K.J.S. Anand, MBBS, D. Phil, FAACP, FCCM, FRCPCH, Professor of Pediatrics, Anesthesiology, Anatomy & Neurobiology, Senior Scholar, Center for Excellence in Faith and Health, Methodist Le Bonheur Healthcare System


A baby's brain grows more while in the womb than at any time in a child's life. Life Before Birth: The Hidden Script That Rules Our Lives is a valuable guide to creating healthier babies and offers insight into healing our early primal wounds. Dr. Janov integrates the most recent scientific research about prenatal development with the psychobiological reality that these early experiences do cast a long shadow over our entire lifespan. With a wealth of experience and a history of successful psychotherapeutic treatment, Dr. Janov is well positioned to speak with clarity and precision on a topic that remains critically important.
Paula Thomson, PsyD, Associate Professor, California State University, Northridge & Professor Emeritus, York University

"I am enthralled.
Dr. Janov has crafted a compelling and prophetic opus that could rightly dictate
PhD thesis topics for decades to come. Devoid of any "New Age" pseudoscience,
this work never strays from scientific orthodoxy and yet is perfectly accessible and
downright fascinating to any lay person interested in the mysteries of the human psyche."
Dr.
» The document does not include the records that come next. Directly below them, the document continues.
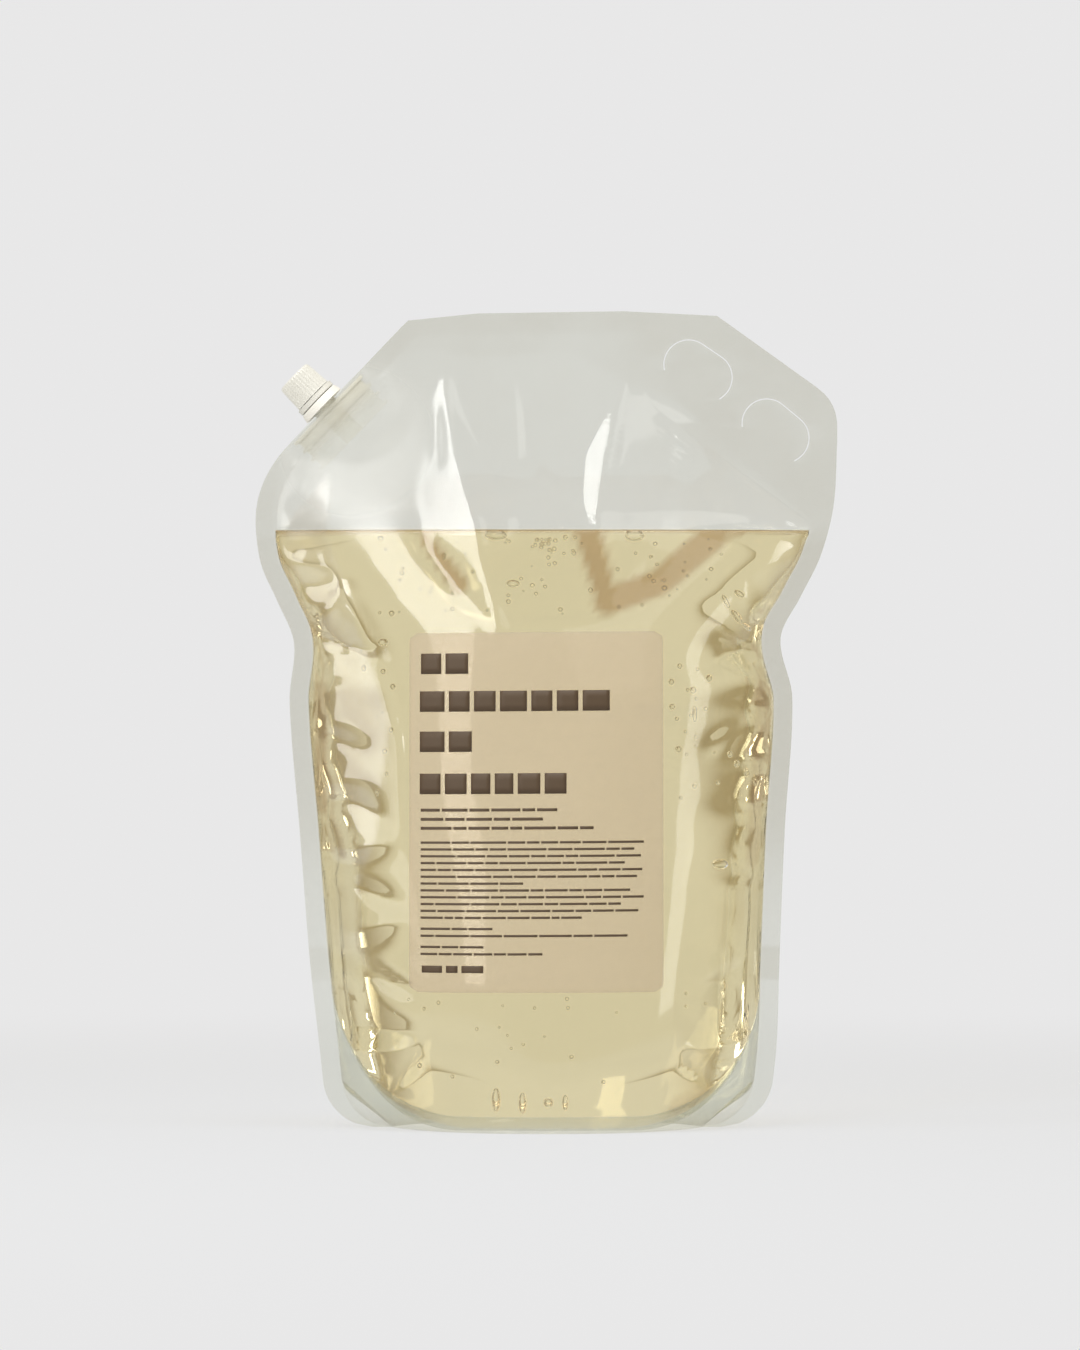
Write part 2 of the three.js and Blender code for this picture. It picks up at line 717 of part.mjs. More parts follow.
function roundedRectangle(left, right, bottom, top, radius) {
  const shape = new THREE.Shape();
  shape.absarc(right - radius, bottom + radius, radius, -Math.PI / 2, 0, false);
  shape.absarc(right - radius, top - radius, radius, 0, Math.PI / 2, false);
  shape.absarc(left + radius, top - radius, radius, Math.PI / 2, Math.PI, false);
  shape.absarc(left + radius, bottom + radius, radius, Math.PI, (3 * Math.PI) / 2, false);
  return shape;
}

// Materials

function material(color, roughness, opacity = 1) {
  return new THREE.MeshStandardMaterial({
    color,
    roughness,
    metalness: 0,
    opacity,
    transparent: opacity < 1,
  });
}

const clearFilm = material(0xdfe2dc, 0.12, 0.3);
const shampoo = material(0xd8cc96, 0.05, 0.6);
const labelFilm = material(0xd9cbb4, 0.45, 0.75);
const whitePlastic = material(0xecece2, 0.4);

function piece(name, geometry, finish) {
  const mesh = new THREE.Mesh(geometry, finish);
  mesh.name = name;
  return mesh;
}

// Assembly

const spoutGroup = new THREE.Group();
spoutGroup.position.copy(spoutOrigin);
spoutGroup.rotation.y = -spoutTilt;
spoutGroup.add(
  piece("spout", spoutGeometry(), whitePlastic),
  piece("tamper_band", tamperBandGeometry(), whitePlastic),
  piece("screw_cap", screwCapGeometry(), whitePlastic),
);

const refillPack = new THREE.Group();
const film = backFilm();
refillPack.add(
  piece("front_film", toGeometry(film.mirror([0, 1, 0])), clearFilm),
  piece("back_film", toGeometry(film), clearFilm),
  piece("bottom_gusset", gussetGeometry(), clearFilm),
  piece("shampoo_fill", fillGeometry(), shampoo),
  piece("label", labelGeometry(), labelFilm),
  spoutGroup,
);

const widest = (side) => Math.max(...filmRows.map((z) => outerEdge(side, z)));
refillPack.position.x = (widest("left") - widest("right")) / 2;

export default refillPack;
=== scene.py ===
"""Clear two-litre refill pack of shampoo with a corner spout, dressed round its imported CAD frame."""

import logging
import math
from dataclasses import dataclass, field
from enum import Enum

import bmesh
import bpy
import numpy as np
from mathutils import Euler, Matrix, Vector


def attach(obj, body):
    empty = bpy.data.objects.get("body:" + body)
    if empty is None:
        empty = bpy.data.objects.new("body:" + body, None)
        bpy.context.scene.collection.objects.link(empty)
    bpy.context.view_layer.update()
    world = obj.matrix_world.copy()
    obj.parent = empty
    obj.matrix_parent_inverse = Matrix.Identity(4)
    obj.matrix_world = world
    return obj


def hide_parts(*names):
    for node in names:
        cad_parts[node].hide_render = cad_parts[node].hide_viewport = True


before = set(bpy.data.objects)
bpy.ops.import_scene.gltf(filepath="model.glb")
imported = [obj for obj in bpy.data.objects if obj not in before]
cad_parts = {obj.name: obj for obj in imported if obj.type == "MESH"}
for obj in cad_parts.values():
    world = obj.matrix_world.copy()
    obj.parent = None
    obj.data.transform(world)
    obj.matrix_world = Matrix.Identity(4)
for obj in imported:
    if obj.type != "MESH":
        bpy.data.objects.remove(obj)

LOG = logging.getLogger("refill_pack")
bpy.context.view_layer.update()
MM = 0.001

Table = tuple[tuple[float, ...], ...]


class Side(Enum):
    """Side of the pack as seen from its front."""

    LEFT = -1
    RIGHT = 1


class Face(Enum):
    """Front or back web of the pack; the value is the sign of its Y."""

    FRONT = -1
    BACK = 1


# Shape helpers


def smoothstep(value: np.ndarray, low: float, high: float) -> np.ndarray:
    """Rise smoothly from 0 at low to 1 at high.

    Args:
        value: Numbers to map.
        low: Value that gives 0.
        high: Value that gives 1.

    Returns:
        The mapped numbers.
    """
    t = np.clip((np.asarray(value, float) - low) / (high - low), 0.0, 1.0)
    return t * t * (3.0 - 2.0 * t)


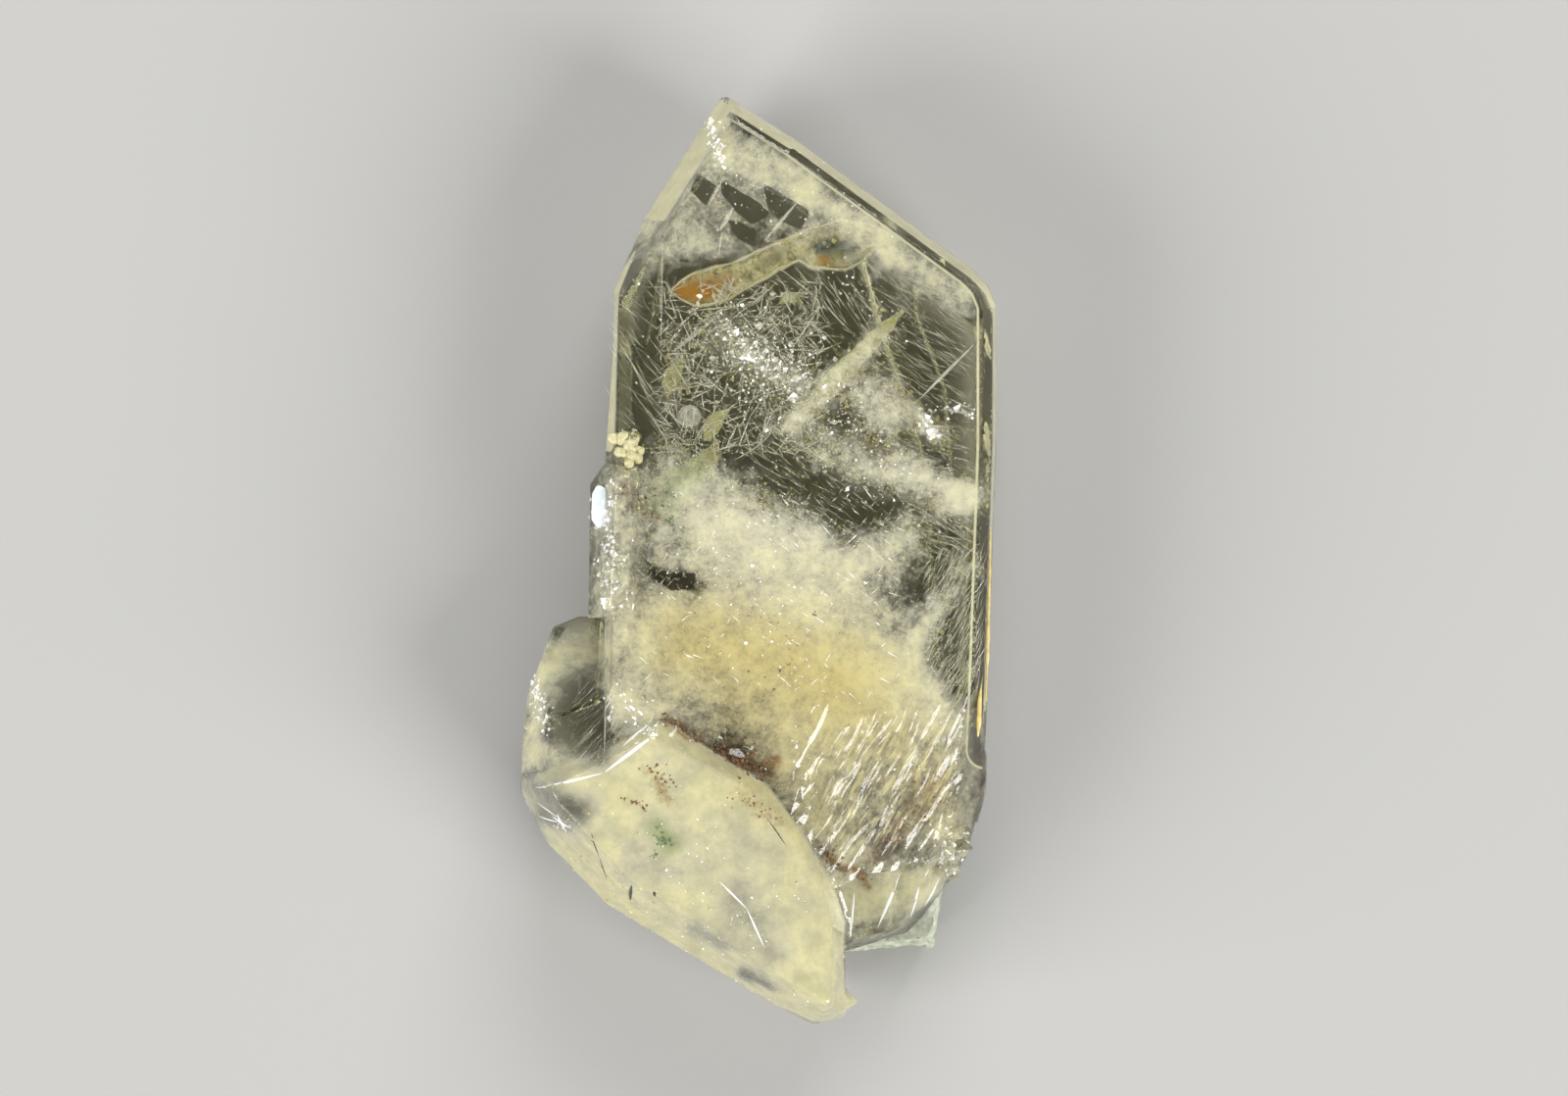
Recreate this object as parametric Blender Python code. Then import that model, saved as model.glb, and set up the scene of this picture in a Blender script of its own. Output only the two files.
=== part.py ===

Bernard Park, MD, MPH

His new book “Life Before Birth: The Hidden Script that Rules Our Lives” shows that primal therapy, the lower-brain therapeutic method popularized in the 1970’s international bestseller “Primal Scream” and his early work with John Lennon, may help alleviate depression and anxiety disorders, normalize blood pressure and serotonin levels, and improve the functioning of the immune system.
One of the book’s most intriguing theories is that fetal imprinting, an evolutionary strategy to prepare children to cope with life, establishes a permanent set-point in a child's physiology. Baby's born to mothers highly anxious during pregnancy, whether from war, natural disasters, failed marriages, or other stressful life conditions, may thus be prone to mental illness and brain dysfunction later in life. Early traumatic events such as low oxygen at birth, painkillers and antidepressants administered to the mother during pregnancy, poor maternal nutrition, and a lack of parental affection in the first years of life may compound the effect.
In making the case for a brand-new, unified field theory of psychotherapy, Dr. Janov weaves together the evolutionary theories of Jean Baptiste Larmarck, the fetal development studies of Vivette Glover and K.J.S. Anand, and fascinating new research by the psychiatrist Elissa Epel suggesting that telomeres—a region of repetitive DNA critical in predicting life expectancy—may be significantly altered during pregnancy.
After explaining how hormonal and neurologic processes in the womb provide a blueprint for later mental illness and disease, Dr. Janov charts a revolutionary new course for psychotherapy. He provides a sharp critique of cognitive behavioral therapy, psychoanalysis, and other popular “talk therapy” models for treating addiction and mental illness, which he argues do not reach the limbic system and brainstem, where the effects of early trauma are registered in the nervous system.
“Life Before Birth: The Hidden Script that Rules Our Lives” is scheduled to be published by NTI Upstream in October 2011, and has tremendous implications for the future of modern psychology, pediatrics, pregnancy, and women’s health.